Notice: The reproducibility variables underlying each score are classified using an automated LLM-based pipeline, validated against a manually labeled dataset. LLM-based classification introduces uncertainty and potential bias; scores should be interpreted as estimates. Full accuracy metrics and methodology are described in [1].
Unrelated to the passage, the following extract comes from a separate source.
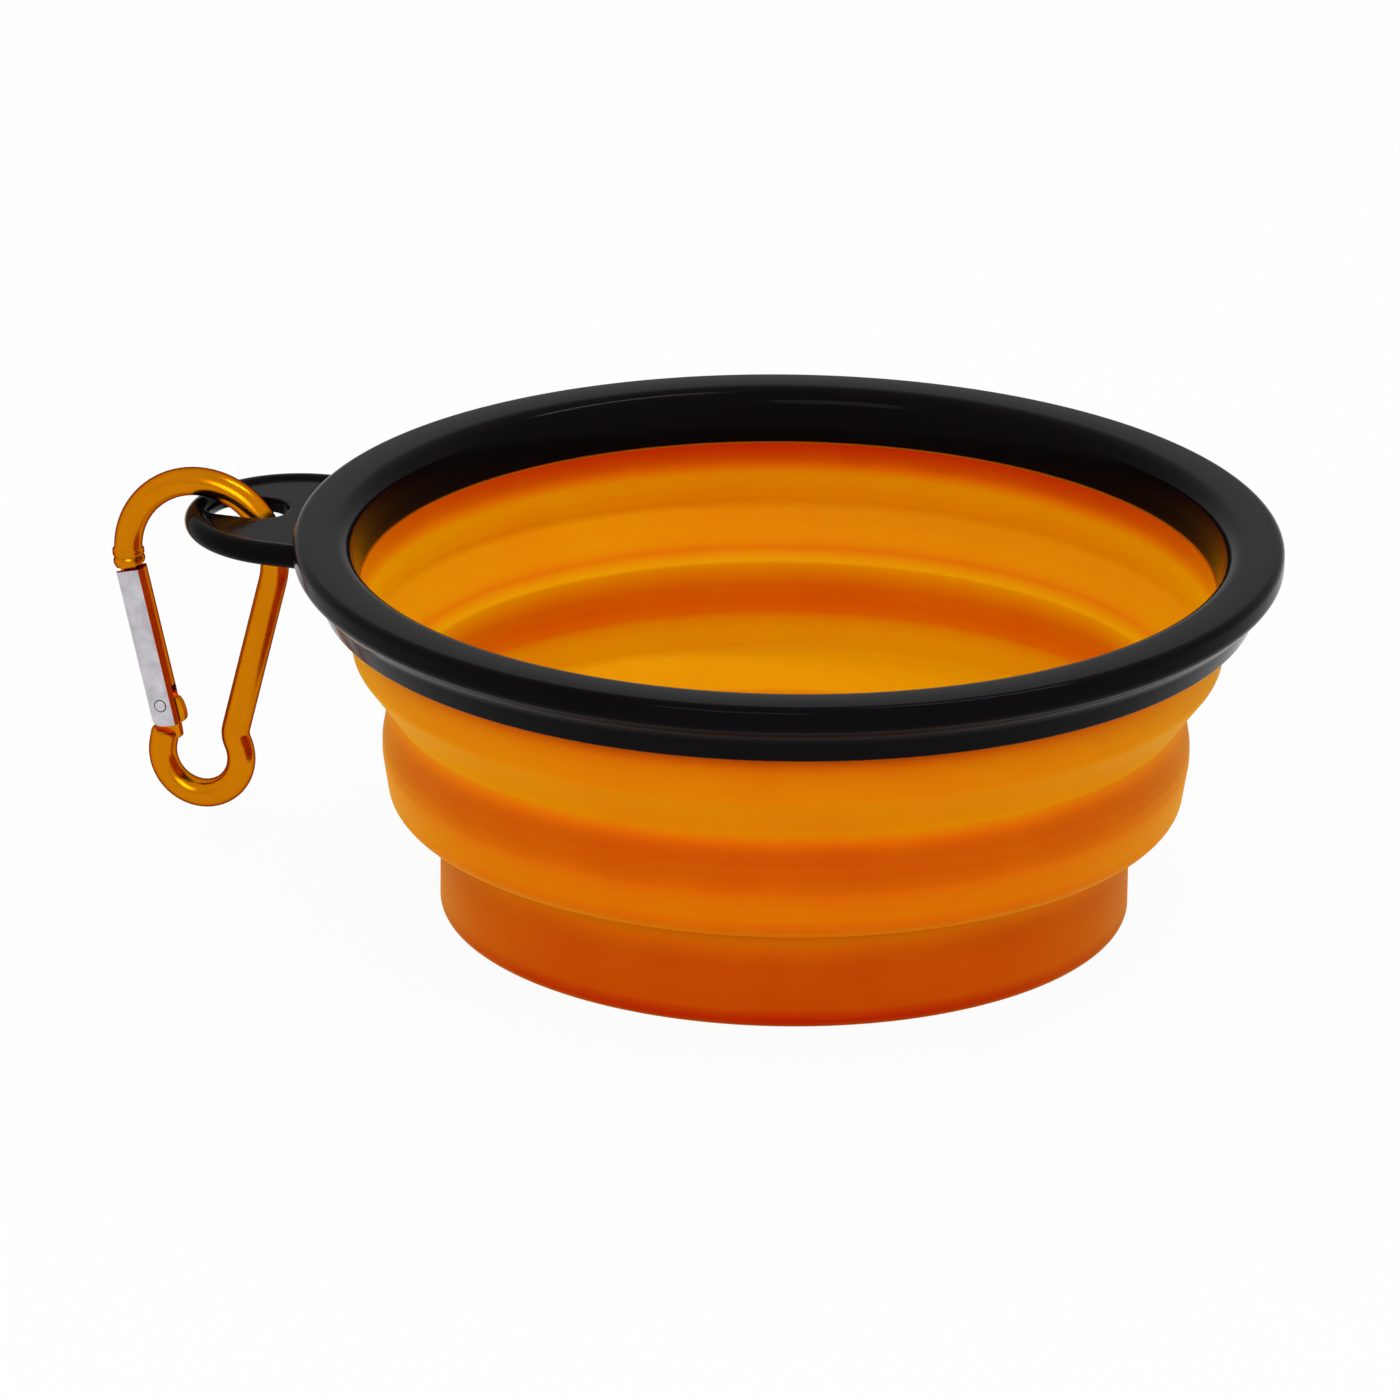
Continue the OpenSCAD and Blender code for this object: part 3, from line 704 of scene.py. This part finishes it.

# %% [markdown]
# Light also scatters inside the silicone. Blender follows it within one object only, and
# the bowl is two, so the line where they meet would show. A second attribute fades the
# scattering out near that line. The colour is partly the silicone's own, deeper where it
# is thick, and partly painted light and shade: it runs from a deep orange of painted shade
# to a gold of painted glow, with a faint sheen for the bloom on new silicone.

# %% Silicone finish
SEAM_EVEN, SEAM_FADE, SCATTER_WEIGHT = 0.4, 1.6, 0.6
# The ramp's colours: a deep orange of painted shade, partly the silicone's own colour, a gold
# of painted glow, and the steps between them.
PAINTED_SHADE_ORANGE, PAINTED_GLOW_GOLD = (0.48, 0.008, 0.0, 1), (0.74, 0.37, 0.0, 1)
ORANGES_BETWEEN = ((0.2, (0.55, 0.045, 0.0, 1)), (0.34, (0.59, 0.094, 0.0, 1)),
                 (0.44, (0.69, 0.129, 0.0, 1)))


def read_note(tree, name):
    """A node that reads a stored value."""
    reader = tree.nodes.new("ShaderNodeAttribute")
    reader.attribute_name = name
    return reader.outputs["Fac"]


def calculate(tree, operation, *values):
    """One sum on sockets and plain numbers."""
    node = tree.nodes.new("ShaderNodeMath")
    node.operation = operation
    for socket, value in zip(node.inputs, values):
        if isinstance(value, bpy.types.NodeSocket):
            tree.links.new(value, socket)
        else:
            socket.default_value = value
    return node.outputs[0]


def depth_at(place, normal):
    """How much light may scatter at a vertex: none at the seam, all a little way off."""
    return min(1.0, max(0.0, abs(place.z - SEAM_Z) - SEAM_EVEN) / SEAM_FADE)


for piece in (silicone_upper, silicone_lower):
    note_on_points(piece, "depth", depth_at)

silicone, tree, shader = new_finish("silicone")
# The ramp paints the light and shade from the glow attribute into the base colour.
ramp = tree.nodes.new("ShaderNodeValToRGB")
ramp.color_ramp.elements[0].color = PAINTED_SHADE_ORANGE
ramp.color_ramp.elements[1].color = PAINTED_GLOW_GOLD
for at, colour in ORANGES_BETWEEN:
    ramp.color_ramp.elements.new(at).color = colour
mottle = spread(tree, noise(tree, scale=90), low=-0.035, high=0.035, start=0.25, end=0.75)
tree.links.new(calculate(tree, "ADD", read_note(tree, "glow"), mottle), ramp.inputs["Fac"])
tree.links.new(ramp.outputs["Color"], shader.inputs["Base Color"])
tree.links.new(spread(tree, read_note(tree, "depth"), 0.0, SCATTER_WEIGHT),
               shader.inputs["Subsurface Weight"])
roughen(tree, shader, scale=900, low=0.42, high=0.52)
press(tree, shader, scale=3500, depth=0.01, strength=0.3, detail=2)
settle(shader, Subsurface_Radius=(1.0, 0.5, 0.1), Subsurface_Scale=2.4 * MM,
       Specular_IOR_Level=0.02, Sheen_Weight=0.6, Sheen_Roughness=0.5,
       Sheen_Tint=(1.0, 0.6, 0.0, 1))
wear(silicone_upper, silicone, "silicone", None, "top_band", "upper_fold_web")
wear(silicone_lower, silicone, "silicone", None, "middle_band", "lower_fold_web", "base_cup")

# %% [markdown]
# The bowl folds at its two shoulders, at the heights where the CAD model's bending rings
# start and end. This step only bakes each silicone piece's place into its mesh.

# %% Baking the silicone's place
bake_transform(silicone_upper)
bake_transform(silicone_lower)
print("The bowl bends at heights from 13.2 to 21.6 mm and from 29.0 to 36.9 mm")

# %% [markdown]
# The rim is hard black plastic with a moulded gloss. A plain dark shader would look cut
# out of paper, so its tone and gloss wander a little, as handling leaves them, over a
# grain finer and shallower than the silicone's. Its highlights are faint on the real
# rim, so the specular level is low.

# %% Rim plastic
def vary_colour(tree, shader, factor, first, second):
    """Lets the colour wander between two tones by a factor."""
    mix = tree.nodes.new("ShaderNodeMix")
    mix.data_type = "RGBA"
    mix.inputs[6].default_value, mix.inputs[7].default_value = (*first, 1), (*second, 1)
    tree.links.new(factor, mix.inputs[0])
    tree.links.new(mix.outputs[2], shader.inputs["Base Color"])


plastic, tree, shader = new_finish("rim_plastic")
vary_colour(tree, shader, noise(tree, scale=40), first=(0.002, 0.0014, 0.0016),
            second=(0.0035, 0.0028, 0.0032))
roughen(tree, shader, scale=300, low=0.11, high=0.16)
press(tree, shader, scale=5000, depth=0.003, strength=0.15, detail=2)
settle(shader, Specular_IOR_Level=0.027, Specular_Tint=(0.9, 0.87, 1.0, 1))
wear(rim, plastic, "rim_plastic", "rim", "rim_ring")

# %% [markdown]
# Anodising dyes the skin of the aluminium, so the rod shines as metal does but in orange.
# A tint on the metal's edge keeps its grazing shine orange too. The gate's cheeks are
# milled after dyeing and show bare metal, with darker smudges from handling.

# %% Anodised and bare aluminium
anodised, tree, shader = new_finish("anodised_orange")
vary_colour(tree, shader, noise(tree, scale=250), first=(0.54, 0.165, 0.001),
            second=(0.63, 0.205, 0.002))
roughen(tree, shader, scale=900, low=0.17, high=0.26)
press(tree, shader, scale=2500, depth=0.01, strength=0.3)
settle(shader, Metallic=1.0, Specular_Tint=(0.12, 0.02, 0.0, 1))

bare, tree, shader = new_finish("bare_aluminium")
smudges = spread(tree, noise(tree, scale=420, detail=5), low=0, high=1, start=0.35, end=0.75)
vary_colour(tree, shader, smudges, first=(0.62, 0.60, 0.64), second=(0.42, 0.40, 0.43))
roughen(tree, shader, scale=700, low=0.35, high=0.5)
press(tree, shader, scale=1800, depth=0.02, strength=0.3, detail=4)
settle(shader, Metallic=1.0)
wear(body, anodised, "anodised_orange", "carabiner", "carabiner_body")
wear(rivet, bare, "rivet_metal", "gate", "gate_rivet")

# %% [markdown]
# The gate has two finishes. It starts anodised all over, and its faces then turn to bare
# metal where they lie on a milled cheek, and along the outer edge of each cheek, where
# the colour has worn off. Faces are told by where they are and which way they look.

# %% Gate's bare cheeks
FACES_SIDEWAYS, CHEEK_REACH = 0.9, 0.05 * MM
TILTED_SIDEWAYS, FACES_OUT = 0.2, 0.5


def is_bare(face):
    """True for a face on a milled cheek or on a cheek's worn outer edge."""
    sideways, from_middle = abs(face.normal.y), abs(face.center.y)
    on_cheek = abs(from_middle - GATE_T / 2 * MM) < CHEEK_REACH and sideways > FACES_SIDEWAYS
    worn_edge = sideways > TILTED_SIDEWAYS and face.normal.dot(gate_out) > FACES_OUT
    return on_cheek or worn_edge


wear(gate, anodised, "bare_aluminium", "gate", "carabiner_gate")
gate.data.materials.append(bare)
for face in gate.data.polygons:
    face.material_index = int(is_bare(face))
print("bare faces on the gate:", sum(face.material_index for face in gate.data.polygons))

# %% [markdown]
# The spring and its plunger are plain bright steel. The spring's top stays with the gate
# and its foot follows the plunger; here the spring's place is only baked into its mesh.
# The CAD plunger is the right shape already, and only gets the finish.

# %% Spring and plunger
steel, tree, shader = new_finish("spring_steel")
roughen(tree, shader, scale=900, low=0.25, high=0.4)
settle(shader, Base_Color=(0.55, 0.55, 0.57, 1), Metallic=1.0)
wear(spring, steel, "spring_steel", None, "gate_spring")
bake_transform(spring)
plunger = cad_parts["gate_plunger"]
plunger.data.materials.clear()
plunger.data.materials.append(steel)
print(plunger.name, "is finished in", steel.name)

# %% [markdown]
# The bowl stands on a plain pale floor. The camera, and the rod's reflections, see the
# floor as almost white through Light Path, so no extra light has to fall on the object
# for it. The rest of the floor's colour is its own, which keeps the bowl's shadow.

# %% Floor
FLOOR_SIZE, WHITE_SHARE = 6, 0.95


def shown_to_eyes(tree):
    """One where a camera, mirror or glass looks, and zero for light that falls on things."""
    path = tree.nodes.new("ShaderNodeLightPath")
    total = path.outputs["Is Camera Ray"]
    for ray in ("Is Glossy Ray", "Is Transmission Ray"):
        total = calculate(tree, "MAXIMUM", total, path.outputs[ray])
    return total


only(None)
bpy.ops.mesh.primitive_plane_add(size=FLOOR_SIZE)
floor = bpy.context.object
floor.name = "floor"
paint, tree, shader = new_finish("floor_paint")
settle(shader, Base_Color=(0.72, 0.72, 0.73, 1), Roughness=0.9)
white = tree.nodes.new("ShaderNodeEmission")
mix = tree.nodes.new("ShaderNodeMixShader")
share = calculate(tree, "MULTIPLY", shown_to_eyes(tree), WHITE_SHARE)
tree.links.new(share, mix.inputs["Fac"])
tree.links.new(shader.outputs[0], mix.inputs[1])
tree.links.new(white.outputs[0], mix.inputs[2])
tree.links.new(mix.outputs[0], tree.nodes["Material Output"].inputs["Surface"])
floor.data.materials.append(paint)
print("floor:", FLOOR_SIZE, "m square")

# %% [markdown]
# The room is white all round, and a little brighter overhead and at the sides, as in a
# light tent. The brightness is worked out from the direction that a ray looks in.

# %% Room
LEVEL_LOW, LEVEL_HIGH, SIDE_LIGHT = 0.72, 0.82, 0.25

world = bpy.data.worlds.new("white_room")
bpy.context.scene.world = world
world.use_nodes = True
tree = world.node_tree
room = tree.nodes["Background"]
place = tree.nodes.new("ShaderNodeTexCoord")
looking = tree.nodes.new("ShaderNodeSeparateXYZ")
tree.links.new(place.outputs["Generated"], looking.inputs["Vector"])
overhead = spread(tree, looking.outputs["Z"], LEVEL_LOW, LEVEL_HIGH)
sideways = calculate(tree, "ABSOLUTE", looking.outputs["X"])
beside = spread(tree, sideways, 0.0, SIDE_LIGHT)
tree.links.new(calculate(tree, "ADD", overhead, beside), room.inputs["Strength"])
room.inputs["Color"].default_value = (1, 1, 1, 1)
print("room: strength", LEVEL_LOW, "level,", LEVEL_HIGH, "overhead, and", SIDE_LIGHT,
      "more at the sides")

# %% [markdown]
# Two soft lamps shape the bowl. The wide one stands in front, as a window would, and
# fills the front of the folds. The narrow one is a strip far overhead, whose reflection
# draws the long streak on the inside of the rim.

# %% Lamps
def soft_lamp(name, place, target, width, height, power):
    """A soft rectangular lamp that points at a target."""
    only(None)
    bpy.ops.object.light_add(type="AREA", location=place)
    lamp = bpy.context.object
    lamp.name = name
    lamp.data.shape, lamp.data.size, lamp.data.size_y = "RECTANGLE", width, height
    lamp.data.energy = power
    lamp.rotation_euler = (Vector(target) - Vector(place)).to_track_quat("-Z", "Y").to_euler()
    print(f"{name}: {power} W at {place} m")


soft_lamp("lamp_front", place=(0.1, -1.4, 0.9), target=(0, 0, 0.03),
          width=0.9, height=0.6, power=7)
soft_lamp("lamp_streak", place=(0.32, 0.30, 1.17), target=(-0.03, 0.04, 0.05),
          width=0.03, height=0.5, power=3)
bpy.context.scene.view_settings.view_transform = "Standard"
only(None)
[Re] Benchmarking LLM Capabilities in Negotiation through Scoreable Games

Authors: Jorge Carrasco Pollo, Ioannis Kapetangeorgis, Joshua Rosenthal, John Hua Yao

TMLR 2025 | Venue PDF | LLM Run Details

Reproducibility Variable Result LLM Response
Research Type Experimental Our work investigates the reproducibility of claims in their benchmark, and provides a deeper understanding of its usability and generalizability. We replicate the original experiments on additional models, and introduce additional metrics to verify negotiation quality and evenness of evaluation.
Researcher Affiliation Academia Jorge Carrasco Pollo EMAIL Informatics Institute University of Amsterdam Ioannis Kapetangeorgis EMAIL Informatics Institute University of Amsterdam Joshua Rosenthal EMAIL Informatics Institute University of Amsterdam John Hua Yao EMAIL Informatics Institute University of Amsterdam
Pseudocode No The paper describes methods and procedures in paragraph text and tables, but does not include any clearly labeled pseudocode or algorithm blocks with structured steps.
Open Source Code Yes Our implementation: https://github.com/joshrosie/FACT29
Open Datasets Yes In response, Abdelnabi et al. (2024) introduce a benchmark grounded in Scoreable Games (Susskind, 1985), a round-based multi-agent discussion format designed to teach negotiation. This proposed framework evaluates... 5 pre-configured games are provided by the authors of the original paper
Dataset Splits No This paper focuses on a reproducibility study of a negotiation benchmark, which involves running simulation games. It evaluates performance over a number of 'game iterations' (e.g., 20 game iterations) rather than traditional training/test/validation splits of a dataset.
Hardware Specification Yes The experiments were conducted using local machines equipped with NVIDIA A100 and A6000 GPUs, with memory capacities of 40 GB and 48 GB, respectively.
Software Dependencies No The experiments were conducted on Linux-based systems. For Open AI models (i.e., GPT-4o and GPT-4o mini), the Open AI API was utilized, whereas for open-source models, the Hugging Face transformers library was employed. Additionally, the codecarbon library was used to monitor carbon emissions during the computational processes.
Experiment Setup Yes The negotiation begins with a predefined deal from p1 (the original paper provides a default deal for each game). Afterward, players propose deals in a randomized sequence for R rounds (R = 24 by default), and after the last round, p1 proposes a final deal. ... We run the ablation study on more than one model, namely GPT-4o mini and Qwen2.5-72B. ... We detail our full ablation configurations in Table 2.